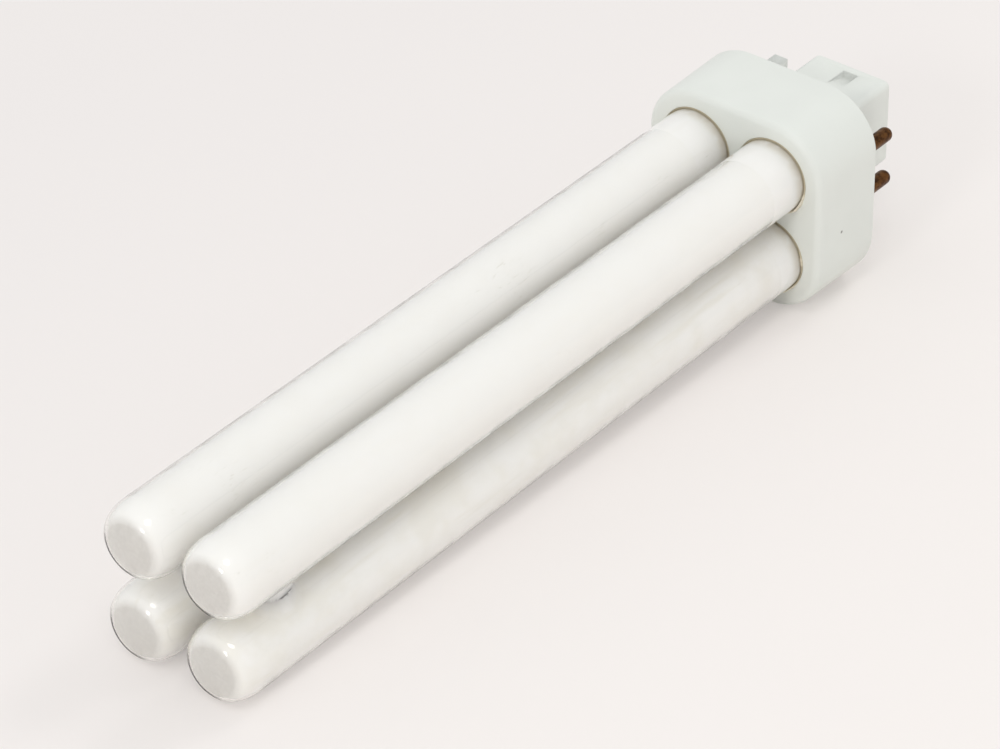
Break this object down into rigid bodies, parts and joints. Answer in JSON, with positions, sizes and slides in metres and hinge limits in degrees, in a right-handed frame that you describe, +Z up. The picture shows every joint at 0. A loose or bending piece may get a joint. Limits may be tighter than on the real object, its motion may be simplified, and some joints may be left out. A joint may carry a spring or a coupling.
{
  "type": "four pin compact fluorescent lamp",
  "caption": "Compact fluorescent lamp: parallel joined glass limbs in a rounded square plastic holder, with round contact pins beside a keyed post.",
  "frame": {"origin": "centre of the pin pattern on the seating face, where the pins leave the holder, on the lamp's axis", "axes": "+X along the lamp's axis from the glass towards the tips of the pins, +Y across the two rows of pins, +Z up as the lamp lies on a table"},
  "size_m": [0.1628, 0.0336, 0.0336],
  "materials": {
    "coated_glass": "glossy clear glass over a white powder coating",
    "white_plastic": "satin moulded white plastic",
    "pin_brass": "brass darkened to brown",
    "lead_metal": "drawn wire",
    "cement": "matt cream cement"
  },
  "bodies": {
    "root": {"discharge_tube": "coated_glass", "cap_shell": "white_plastic", "pin_base": "white_plastic", "contact_pin_1": "pin_brass", "contact_pin_2": "pin_brass", "contact_pin_3": "pin_brass", "contact_pin_4": "pin_brass", "lead_wire_1": "lead_metal", "lead_wire_2": "lead_metal", "lead_wire_3": "lead_metal", "lead_wire_4": "lead_metal", "cement_ring_1": "cement", "cement_ring_2": "cement", "cement_ring_3": "cement", "cement_ring_4": "cement"}
  },
  "joints": []
}
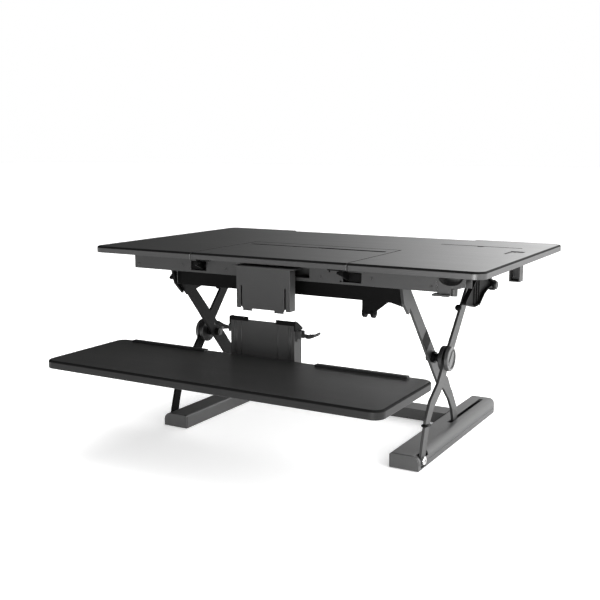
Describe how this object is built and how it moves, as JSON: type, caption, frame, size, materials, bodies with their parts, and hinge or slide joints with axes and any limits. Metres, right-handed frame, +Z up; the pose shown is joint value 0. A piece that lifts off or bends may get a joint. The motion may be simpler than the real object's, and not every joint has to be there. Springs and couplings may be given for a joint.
{
  "type": "standing desk converter",
  "caption": "Scissor-lift standing desk converter in black: a wide desktop with a tilting middle panel, gas struts, release handles, and a keyboard tray lowered ready to clip into its hanger.",
  "frame": {"origin": "On the table surface, under the middle of the whole object: halfway between the tray's front edge and the desktop's rear edge.", "axes": "+X to the user's right, +Y away from the user, +Z up. Desktop raised to the top of its travel, keyboard tray lowered 72 mm out of its hanger."},
  "size_m": [0.95, 0.844, 0.434],
  "materials": {
    "laminate": "black satin laminate on board",
    "powder_coat": "fine black powder coat",
    "black_plastic": "matte moulded plastic",
    "hub_plastic": "semi-gloss moulded plastic",
    "rubber": "matte",
    "nylon": "matte nylon",
    "zinc": "bright zinc plate",
    "screw_black": "black oxide",
    "strut_black": "gloss black paint",
    "strut_chrome": "polished rod"
  },
  "bodies": {
    "base": {"left_foot": "powder_coat", "right_foot": "powder_coat", "left_foot_caps": "black_plastic", "right_foot_caps": "black_plastic", "foot_pads": "rubber", "base_crossbar": "powder_coat", "left_lower_pivot_bolt": "zinc", "right_lower_pivot_bolt": "zinc"},
    "outer_legs": {"left_outer_leg": "powder_coat", "right_outer_leg": "powder_coat", "left_hub_pin": "zinc", "right_hub_pin": "zinc", "hub_sleeves": "black_plastic", "left_hub_inner_disc": "black_plastic", "right_hub_inner_disc": "black_plastic", "left_hub_cap": "hub_plastic", "right_hub_cap": "hub_plastic"},
    "inner_legs": {"left_inner_leg": "powder_coat", "right_inner_leg": "powder_coat", "inner_leg_crossbar": "powder_coat", "leg_gussets": "powder_coat", "damper_bracket": "powder_coat"},
    "lower_glide_left": {"left_lower_glide": "nylon"},
    "lower_glide_right": {"right_lower_glide": "nylon"},
    "upper_slider": {"upper_axle": "powder_coat", "left_upper_glide": "nylon", "right_upper_glide": "nylon", "left_strut_rod": "strut_chrome", "right_strut_rod": "strut_chrome"},
    "desk": {"main_desktop": "laminate", "inset_cover": "laminate", "front_apron": "powder_coat", "apron_end_bracket": "powder_coat", "strut_beam": "powder_coat", "cable_brackets": "powder_coat", "panel_hinge_bases": "powder_coat", "panel_rest_strips": "powder_coat", "tray_hanger": "powder_coat", "underside_screws": "screw_black", "left_slide_rail": "powder_coat", "right_slide_rail": "powder_coat", "left_top_pivot_bracket": "powder_coat", "right_top_pivot_bracket": "powder_coat", "left_handle_bracket": "powder_coat", "right_handle_bracket": "powder_coat", "left_strut_cylinder": "strut_black", "right_strut_cylinder": "strut_black"},
    "tilting_panel": {"tilting_panel": "laminate", "panel_hinge_leaves": "powder_coat"},
    "handle_left": {"left_release_handle": "black_plastic"},
    "handle_right": {"right_release_handle": "black_plastic"},
    "tray": {"keyboard_tray": "laminate", "tray_dock": "powder_coat", "dock_guides": "black_plastic", "latch_housings": "powder_coat", "tray_stop_strips": "black_plastic", "tray_dock_screws": "screw_black"},
    "latch_left": {"left_tray_latch": "black_plastic"},
    "latch_right": {"right_tray_latch": "black_plastic"}
  },
  "joints": [
    {"name": "lift", "type": "hinge", "parent": "base", "child": "outer_legs", "pos_m": [0, -0.07, 0.0175], "axis": [-1, 0, 0], "range_deg": [0, 29]},
    {"name": "scissor", "type": "hinge", "parent": "outer_legs", "child": "inner_legs", "pos_m": [0, 0.065, 0.2075], "axis": [1, 0, 0], "range_deg": [0, 58]},
    {"name": "desk_level", "type": "hinge", "parent": "inner_legs", "child": "desk", "pos_m": [0, -0.1055, 0.4], "axis": [-1, 0, 0], "range_deg": [0, 29]},
    {"name": "upper_slide", "type": "hinge", "parent": "outer_legs", "child": "upper_slider", "pos_m": [0, 0.2355, 0.4], "axis": [1, 0, 0], "range_deg": [0, 29]},
    {"name": "lower_slide_left", "type": "hinge", "parent": "inner_legs", "child": "lower_glide_left", "pos_m": [-0.29, 0.2, 0.0175], "axis": [-1, 0, 0], "range_deg": [0, 29]},
    {"name": "lower_slide_right", "type": "hinge", "parent": "inner_legs", "child": "lower_glide_right", "pos_m": [0.29, 0.2, 0.0175], "axis": [-1, 0, 0], "range_deg": [0, 29]},
    {"name": "panel_tilt", "type": "hinge", "parent": "desk", "child": "tilting_panel", "pos_m": [0, -0.161, 0.412], "axis": [1, 0, 0], "range_deg": [0, 30]},
    {"name": "handle_left_pull", "type": "hinge", "parent": "desk", "child": "handle_left", "pos_m": [-0.379, 0.19, 0.358], "axis": [-1, 0, 0], "range_deg": [0, 7], "stiffness_Nm_per_rad": 1.2, "springref_deg": -20.05},
    {"name": "handle_right_pull", "type": "hinge", "parent": "desk", "child": "handle_right", "pos_m": [0.379, 0.19, 0.358], "axis": [-1, 0, 0], "range_deg": [0, 7], "stiffness_Nm_per_rad": 1.2, "springref_deg": -20.05},
    {"name": "tray_dock_slide", "type": "slide", "parent": "desk", "child": "tray", "axis": [0, 0, 1], "range_m": [0, 0.072]},
    {"name": "latch_left_open", "type": "hinge", "parent": "tray", "child": "latch_left", "pos_m": [-0.086, -0.162, 0.277], "axis": [0, 1, 0], "range_deg": [0, 60]},
    {"name": "latch_right_open", "type": "hinge", "parent": "tray", "child": "latch_right", "pos_m": [0.086, -0.162, 0.277], "axis": [0, -1, 0], "range_deg": [0, 60]}
  ],
  "couplings": [
    {"joint": "scissor", "follows": "lift", "ratio": 2},
    {"joint": "desk_level", "follows": "lift", "ratio": 1},
    {"joint": "upper_slide", "follows": "lift", "ratio": 1},
    {"joint": "lower_slide_left", "follows": "lift", "ratio": 1},
    {"joint": "lower_slide_right", "follows": "lift", "ratio": 1}
  ]
}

•••

- **Written instruction**: Write every entry out again exactly.

- **Exercise response**:
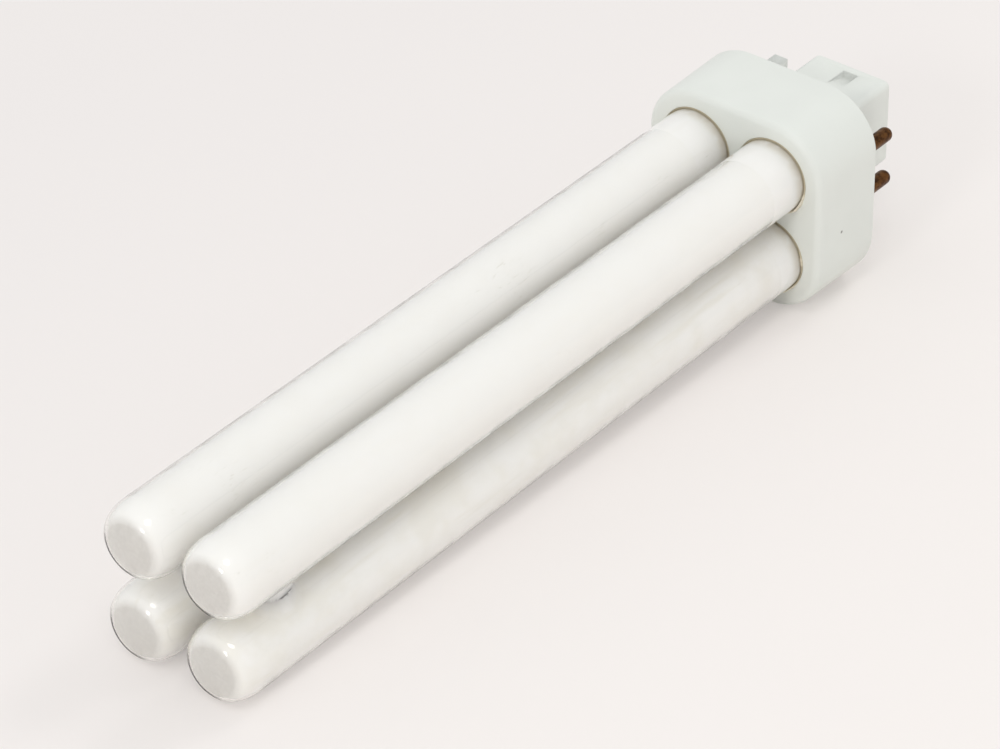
Break this object down into rigid bodies, parts and joints. Answer in JSON, with positions, sizes and slides in metres and hinge limits in degrees, in a right-handed frame that you describe, +Z up. The picture shows every joint at 0. A loose or bending piece may get a joint. Limits may be tighter than on the real object, its motion may be simplified, and some joints may be left out. A joint may carry a spring or a coupling.
{
  "type": "four pin compact fluorescent lamp",
  "caption": "Compact fluorescent lamp: parallel joined glass limbs in a rounded square plastic holder, with round contact pins beside a keyed post.",
  "frame": {"origin": "centre of the pin pattern on the seating face, where the pins leave the holder, on the lamp's axis", "axes": "+X along the lamp's axis from the glass towards the tips of the pins, +Y across the two rows of pins, +Z up as the lamp lies on a table"},
  "size_m": [0.1628, 0.0336, 0.0336],
  "materials": {
    "coated_glass": "glossy clear glass over a white powder coating",
    "white_plastic": "satin moulded white plastic",
    "pin_brass": "brass darkened to brown",
    "lead_metal": "drawn wire",
    "cement": "matt cream cement"
  },
  "bodies": {
    "root": {"discharge_tube": "coated_glass", "cap_shell": "white_plastic", "pin_base": "white_plastic", "contact_pin_1": "pin_brass", "contact_pin_2": "pin_brass", "contact_pin_3": "pin_brass", "contact_pin_4": "pin_brass", "lead_wire_1": "lead_metal", "lead_wire_2": "lead_metal", "lead_wire_3": "lead_metal", "lead_wire_4": "lead_metal", "cement_ring_1": "cement", "cement_ring_2": "cement", "cement_ring_3": "cement", "cement_ring_4": "cement"}
  },
  "joints": []
}
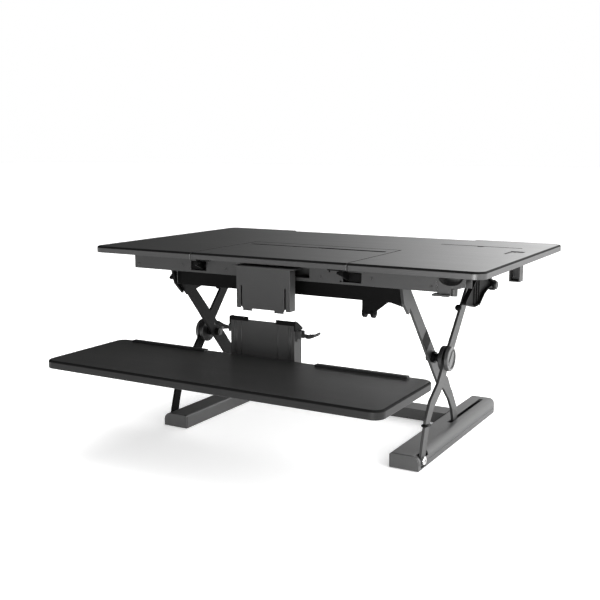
Describe how this object is built and how it moves, as JSON: type, caption, frame, size, materials, bodies with their parts, and hinge or slide joints with axes and any limits. Metres, right-handed frame, +Z up; the pose shown is joint value 0. A piece that lifts off or bends may get a joint. The motion may be simpler than the real object's, and not every joint has to be there. Springs and couplings may be given for a joint.
{
  "type": "standing desk converter",
  "caption": "Scissor-lift standing desk converter in black: a wide desktop with a tilting middle panel, gas struts, release handles, and a keyboard tray lowered ready to clip into its hanger.",
  "frame": {"origin": "On the table surface, under the middle of the whole object: halfway between the tray's front edge and the desktop's rear edge.", "axes": "+X to the user's right, +Y away from the user, +Z up. Desktop raised to the top of its travel, keyboard tray lowered 72 mm out of its hanger."},
  "size_m": [0.95, 0.844, 0.434],
  "materials": {
    "laminate": "black satin laminate on board",
    "powder_coat": "fine black powder coat",
    "black_plastic": "matte moulded plastic",
    "hub_plastic": "semi-gloss moulded plastic",
    "rubber": "matte",
    "nylon": "matte nylon",
    "zinc": "bright zinc plate",
    "screw_black": "black oxide",
    "strut_black": "gloss black paint",
    "strut_chrome": "polished rod"
  },
  "bodies": {
    "base": {"left_foot": "powder_coat", "right_foot": "powder_coat", "left_foot_caps": "black_plastic", "right_foot_caps": "black_plastic", "foot_pads": "rubber", "base_crossbar": "powder_coat", "left_lower_pivot_bolt": "zinc", "right_lower_pivot_bolt": "zinc"},
    "outer_legs": {"left_outer_leg": "powder_coat", "right_outer_leg": "powder_coat", "left_hub_pin": "zinc", "right_hub_pin": "zinc", "hub_sleeves": "black_plastic", "left_hub_inner_disc": "black_plastic", "right_hub_inner_disc": "black_plastic", "left_hub_cap": "hub_plastic", "right_hub_cap": "hub_plastic"},
    "inner_legs": {"left_inner_leg": "powder_coat", "right_inner_leg": "powder_coat", "inner_leg_crossbar": "powder_coat", "leg_gussets": "powder_coat", "damper_bracket": "powder_coat"},
    "lower_glide_left": {"left_lower_glide": "nylon"},
    "lower_glide_right": {"right_lower_glide": "nylon"},
    "upper_slider": {"upper_axle": "powder_coat", "left_upper_glide": "nylon", "right_upper_glide": "nylon", "left_strut_rod": "strut_chrome", "right_strut_rod": "strut_chrome"},
    "desk": {"main_desktop": "laminate", "inset_cover": "laminate", "front_apron": "powder_coat", "apron_end_bracket": "powder_coat", "strut_beam": "powder_coat", "cable_brackets": "powder_coat", "panel_hinge_bases": "powder_coat", "panel_rest_strips": "powder_coat", "tray_hanger": "powder_coat", "underside_screws": "screw_black", "left_slide_rail": "powder_coat", "right_slide_rail": "powder_coat", "left_top_pivot_bracket": "powder_coat", "right_top_pivot_bracket": "powder_coat", "left_handle_bracket": "powder_coat", "right_handle_bracket": "powder_coat", "left_strut_cylinder": "strut_black", "right_strut_cylinder": "strut_black"},
    "tilting_panel": {"tilting_panel": "laminate", "panel_hinge_leaves": "powder_coat"},
    "handle_left": {"left_release_handle": "black_plastic"},
    "handle_right": {"right_release_handle": "black_plastic"},
    "tray": {"keyboard_tray": "laminate", "tray_dock": "powder_coat", "dock_guides": "black_plastic", "latch_housings": "powder_coat", "tray_stop_strips": "black_plastic", "tray_dock_screws": "screw_black"},
    "latch_left": {"left_tray_latch": "black_plastic"},
    "latch_right": {"right_tray_latch": "black_plastic"}
  },
  "joints": [
    {"name": "lift", "type": "hinge", "parent": "base", "child": "outer_legs", "pos_m": [0, -0.07, 0.0175], "axis": [-1, 0, 0], "range_deg": [0, 29]},
    {"name": "scissor", "type": "hinge", "parent": "outer_legs", "child": "inner_legs", "pos_m": [0, 0.065, 0.2075], "axis": [1, 0, 0], "range_deg": [0, 58]},
    {"name": "desk_level", "type": "hinge", "parent": "inner_legs", "child": "desk", "pos_m": [0, -0.1055, 0.4], "axis": [-1, 0, 0], "range_deg": [0, 29]},
    {"name": "upper_slide", "type": "hinge", "parent": "outer_legs", "child": "upper_slider", "pos_m": [0, 0.2355, 0.4], "axis": [1, 0, 0], "range_deg": [0, 29]},
    {"name": "lower_slide_left", "type": "hinge", "parent": "inner_legs", "child": "lower_glide_left", "pos_m": [-0.29, 0.2, 0.0175], "axis": [-1, 0, 0], "range_deg": [0, 29]},
    {"name": "lower_slide_right", "type": "hinge", "parent": "inner_legs", "child": "lower_glide_right", "pos_m": [0.29, 0.2, 0.0175], "axis": [-1, 0, 0], "range_deg": [0, 29]},
    {"name": "panel_tilt", "type": "hinge", "parent": "desk", "child": "tilting_panel", "pos_m": [0, -0.161, 0.412], "axis": [1, 0, 0], "range_deg": [0, 30]},
    {"name": "handle_left_pull", "type": "hinge", "parent": "desk", "child": "handle_left", "pos_m": [-0.379, 0.19, 0.358], "axis": [-1, 0, 0], "range_deg": [0, 7], "stiffness_Nm_per_rad": 1.2, "springref_deg": -20.05},
    {"name": "handle_right_pull", "type": "hinge", "parent": "desk", "child": "handle_right", "pos_m": [0.379, 0.19, 0.358], "axis": [-1, 0, 0], "range_deg": [0, 7], "stiffness_Nm_per_rad": 1.2, "springref_deg": -20.05},
    {"name": "tray_dock_slide", "type": "slide", "parent": "desk", "child": "tray", "axis": [0, 0, 1], "range_m": [0, 0.072]},
    {"name": "latch_left_open", "type": "hinge", "parent": "tray", "child": "latch_left", "pos_m": [-0.086, -0.162, 0.277], "axis": [0, 1, 0], "range_deg": [0, 60]},
    {"name": "latch_right_open", "type": "hinge", "parent": "tray", "child": "latch_right", "pos_m": [0.086, -0.162, 0.277], "axis": [0, -1, 0], "range_deg": [0, 60]}
  ],
  "couplings": [
    {"joint": "scissor", "follows": "lift", "ratio": 2},
    {"joint": "desk_level", "follows": "lift", "ratio": 1},
    {"joint": "upper_slide", "follows": "lift", "ratio": 1},
    {"joint": "lower_slide_left", "follows": "lift", "ratio": 1},
    {"joint": "lower_slide_right", "follows": "lift", "ratio": 1}
  ]
}